The Nominating Committee divided its work, as usual, between two meetings: the first held in Philadelphia on November 16, 2013, and the second at the Annual Meeting in Chicago on January 2, 2014. After each meeting, the co-chairs approached the relevant potential candidates, 27 of whom were eventually persuaded to run in the 2014 election cycle, in order to fill 13 vacancies (in two officer positions, on the Board of Directors, and on six committees). The resulting slate is attached to this report.
In developing ranked lists of individuals to approach for each position, the Committee worked to ensure that the slates would reflect diversity of age, gender, region, type of institution, and scholarly interest. At the same time, we took into consideration the different skills and preparation needed for particular committees and sought as far as possible to match such needs with the achievements and profiles of the nominees. In most cases, it was not necessary to proceed very far through the list to fill the slates, and thus many members whom we consider to be highly qualified for service were not approached; as has become customary, we are forwarding lists of such individuals to the President for consideration for appointed offices.

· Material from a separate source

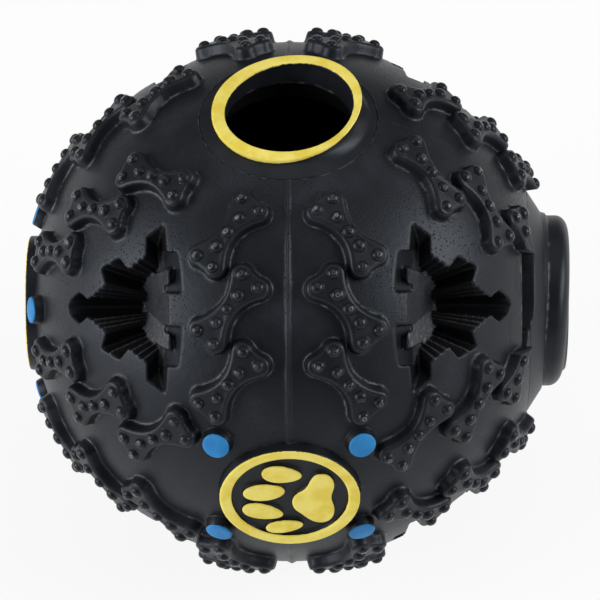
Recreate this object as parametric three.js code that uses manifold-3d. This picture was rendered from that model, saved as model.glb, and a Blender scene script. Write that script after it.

The Committee has now settled into a procedure that seems to make our meetings much more efficient (and shorter: we reduced the scheduled time of the January meeting, and even then finished early). Members submit a list of a few names for each position about a week before each meeting. These are collated by the co-chairs and the compiled lists are sent to members, making it possible for those who have the time to think over the possible nominees in advance of the meeting. The compiled names are also used to populate our ranking spreadsheets, which are projected on a screen at the meeting. This helps everyone keep track of the pruning of the initial lists and makes calculation of the composite ranking automatic. It is generally agreed that this mechanism should continue to be employed in the future, and thus provision of a data projector and screen should henceforth be a standard part of arrangements for the two meetings. In addition, it has proved indispensable to have internet access at the meetings, for two reasons. First, in recent years there has been one or another of the committee members who could not travel to the November meeting and had to participate by Skype. Everyone is agreed that face-to-face discussion is far better for the work this committee needs to do, but in a pinch having one member on Skype is practical. Second, the members are often able to resolve uncertainties that arise in discussion by visiting departmental and personal web sites.
As in the past, the names of all self-nominated individuals were entered into discussion, alongside the names generated by individual committee members. In the course of the discussion, the lists were, if necessary, pruned to a manageable number for ranking (generally 12 to 20 names). After thorough discussion, the committee paused for each member to decide on a ranking, and then these rankings were annnounced and entered in the spreadsheets. In the case of ties, where two persons ended up with the same rank assignment, relative ranking was adjusted through attention to the “balance” factors mentioned above (gender, region, etc.).
Soon after each meeting the co-chairs split the task of emailing and telephoning individual candidates, rolling down the lists where necessary. We were impressed that so many of the top-listed candidates quickly expressed a desire to serve. For the heaviest jobs, however, such as VP for Program or Goodwin Award Committee, it is naturally more challenging to get people to run, since the persons we regard as most talented and capable are always likely to have many other obligations and projects. In cases where potential candidates declined, the most commonly cited reasons were the press of other administrative duties or the desire to bring a lengthy research project to its final conclusion in a major publication.
It has been very helpful to have records from previous committees about those who have declined in recent years, and which offices, and why, thus enabling us to avoid fruitless re-visiting of some names. On the other hand, these records also pass on the information that some who decline have said they are quite willing to be asked again in a couple of years or for a different position. We will continue to forward on such records. We also appreciate having the highly useful documents compiled by the APA staff in both printed and electronic versions. As mentioned in a previous year’s report, it would be wonderful eventually to have a unified database combining in one entry what we now have in multiple lists (committee participation record, offices held, current membership status, previous unsuccessful standing for election).
The Co-Chairs and the Committee members—Jennifer Roberts, Joshua Katz, Alex Purves, James Rives, Jeff Henderson (ex officio)—heartily thank Adam Blistein and the staff at the APA office for arranging transportation, lodging and food, as well as for immediate answers to the Committee’s queries.